▶ _COLLECTED DATA_
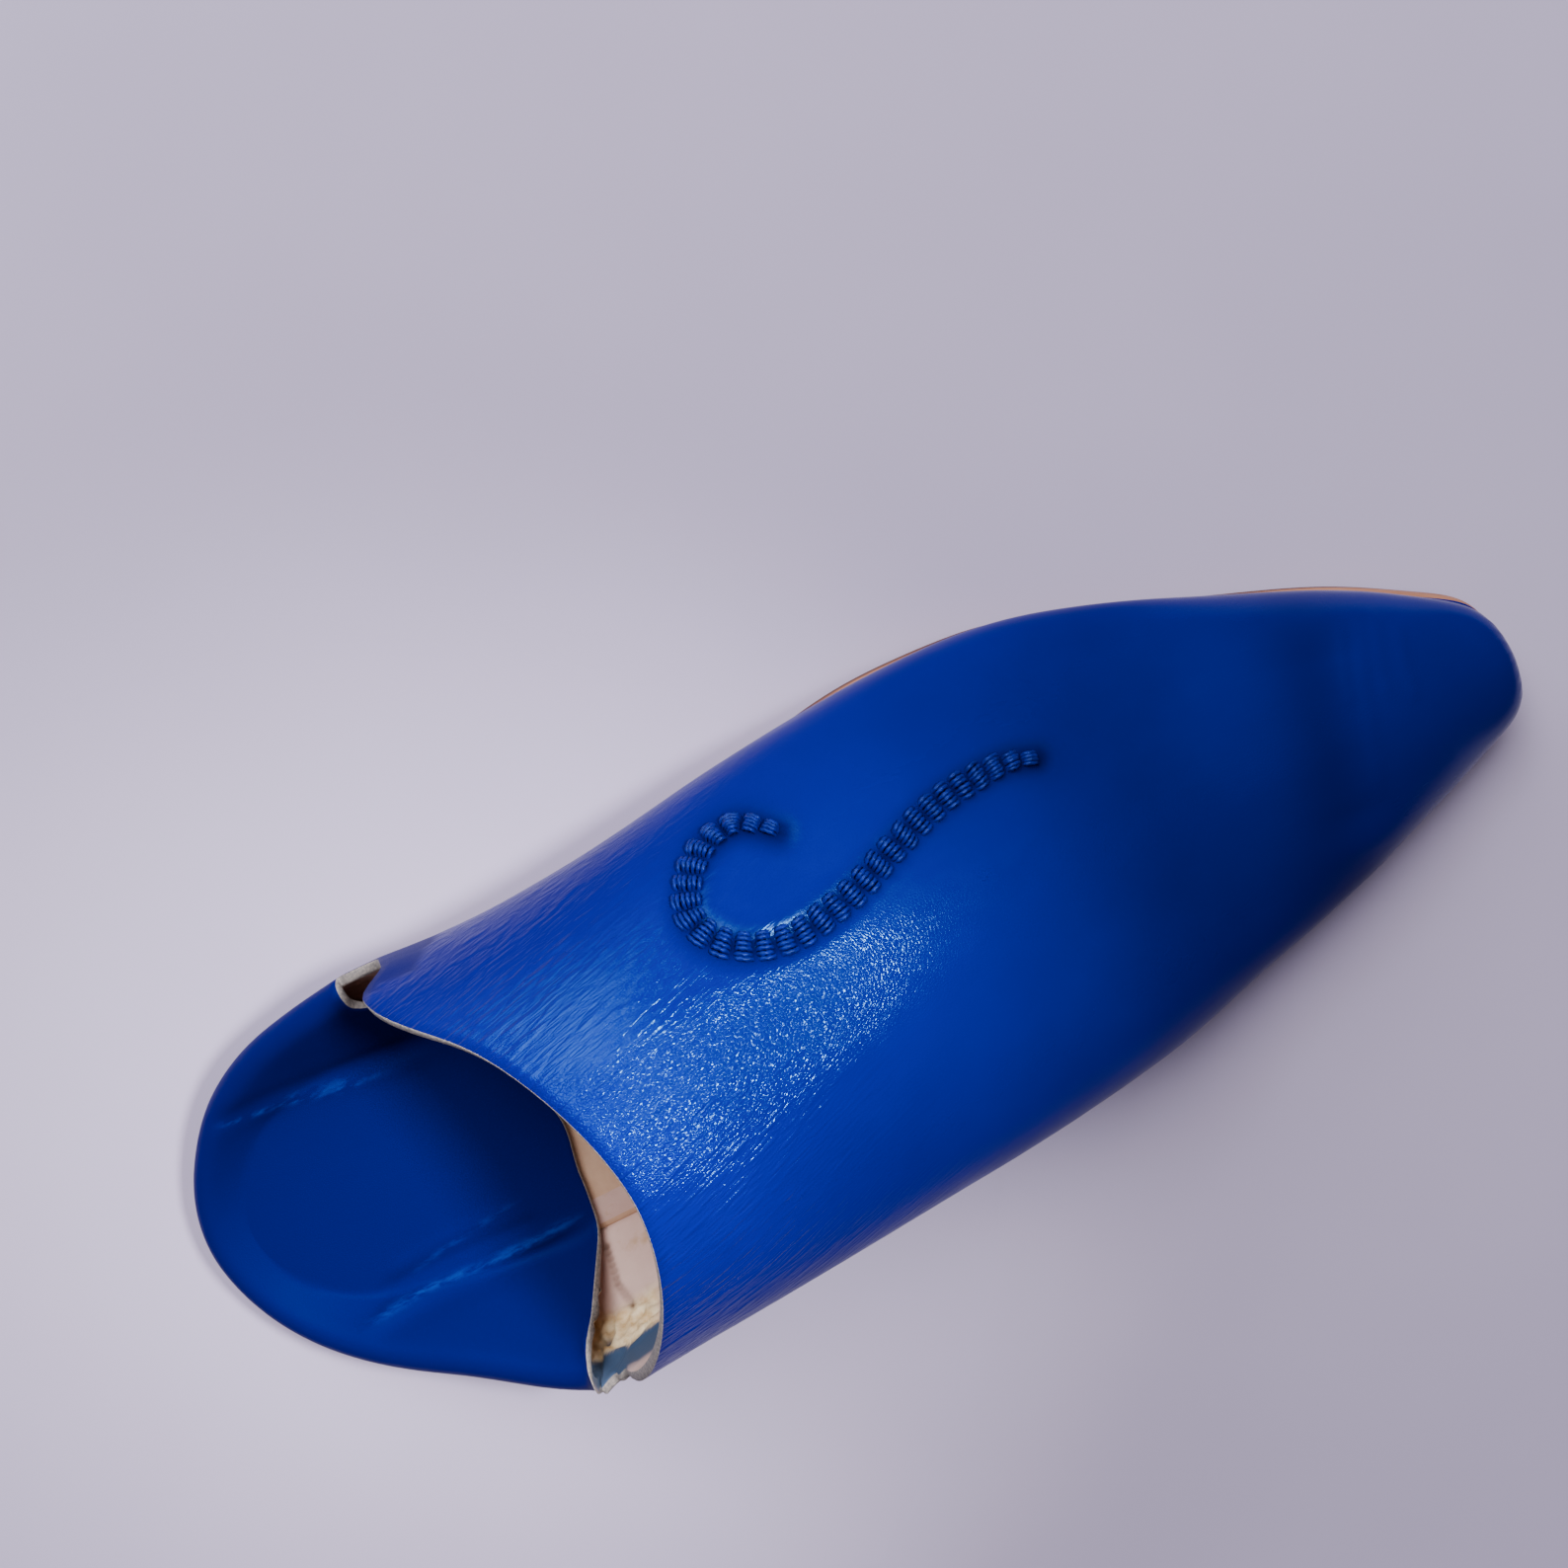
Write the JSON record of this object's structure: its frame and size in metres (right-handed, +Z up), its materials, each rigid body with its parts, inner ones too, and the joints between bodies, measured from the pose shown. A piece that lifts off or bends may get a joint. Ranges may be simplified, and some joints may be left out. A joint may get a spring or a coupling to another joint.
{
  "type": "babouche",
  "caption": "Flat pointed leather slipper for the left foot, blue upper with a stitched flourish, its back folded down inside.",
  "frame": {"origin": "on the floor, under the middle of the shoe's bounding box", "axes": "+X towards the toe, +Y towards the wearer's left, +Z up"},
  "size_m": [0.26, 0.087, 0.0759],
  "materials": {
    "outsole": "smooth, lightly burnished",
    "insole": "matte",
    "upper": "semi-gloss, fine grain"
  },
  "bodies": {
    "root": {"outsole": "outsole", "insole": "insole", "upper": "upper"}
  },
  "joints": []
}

▶ _TASK GOAL_
Print out the whole listing exactly as it appears.

▶ _SOLUTION_
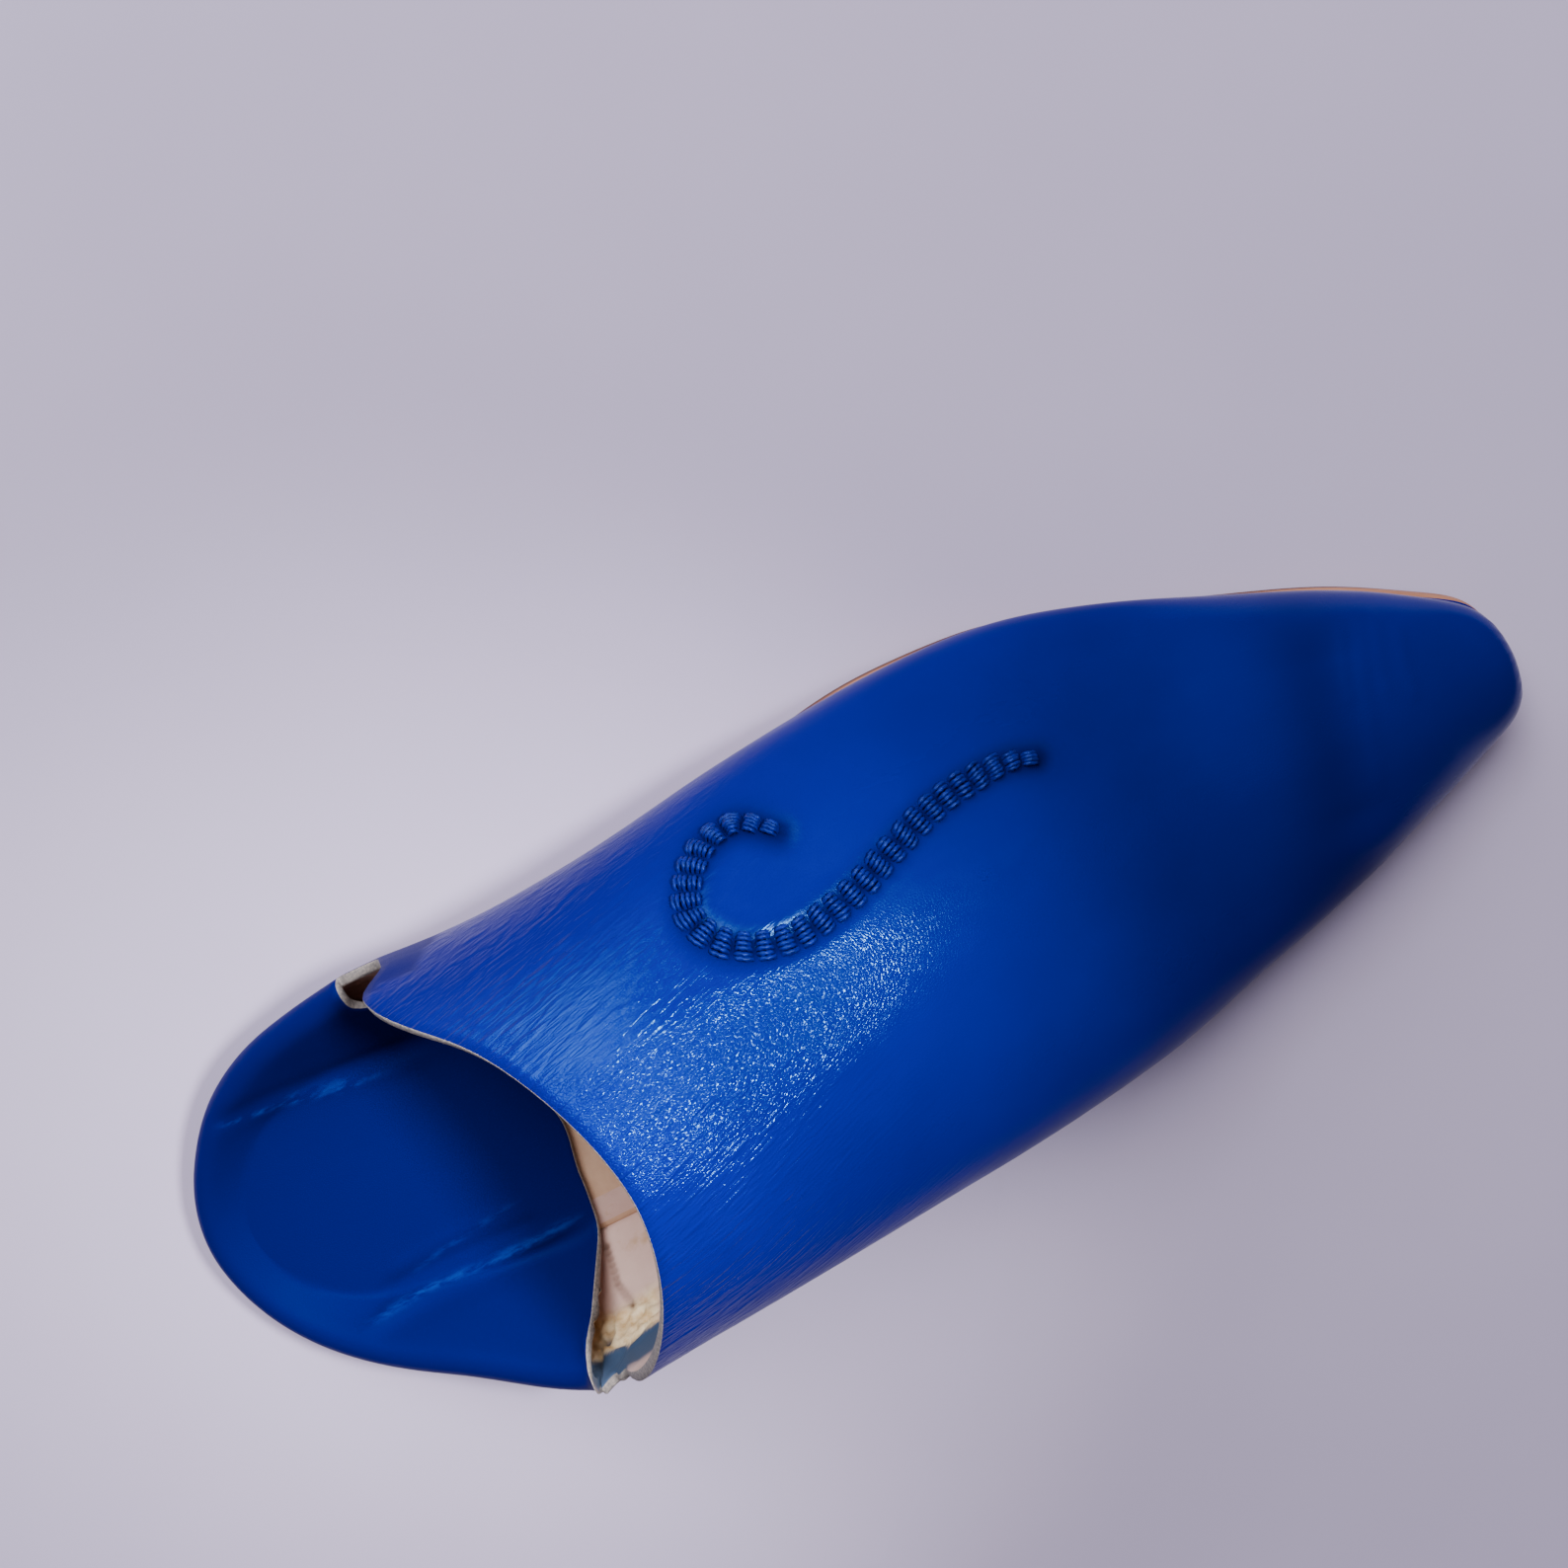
Write the JSON record of this object's structure: its frame and size in metres (right-handed, +Z up), its materials, each rigid body with its parts, inner ones too, and the joints between bodies, measured from the pose shown. A piece that lifts off or bends may get a joint. Ranges may be simplified, and some joints may be left out. A joint may get a spring or a coupling to another joint.
{
  "type": "babouche",
  "caption": "Flat pointed leather slipper for the left foot, blue upper with a stitched flourish, its back folded down inside.",
  "frame": {"origin": "on the floor, under the middle of the shoe's bounding box", "axes": "+X towards the toe, +Y towards the wearer's left, +Z up"},
  "size_m": [0.26, 0.087, 0.0759],
  "materials": {
    "outsole": "smooth, lightly burnished",
    "insole": "matte",
    "upper": "semi-gloss, fine grain"
  },
  "bodies": {
    "root": {"outsole": "outsole", "insole": "insole", "upper": "upper"}
  },
  "joints": []
}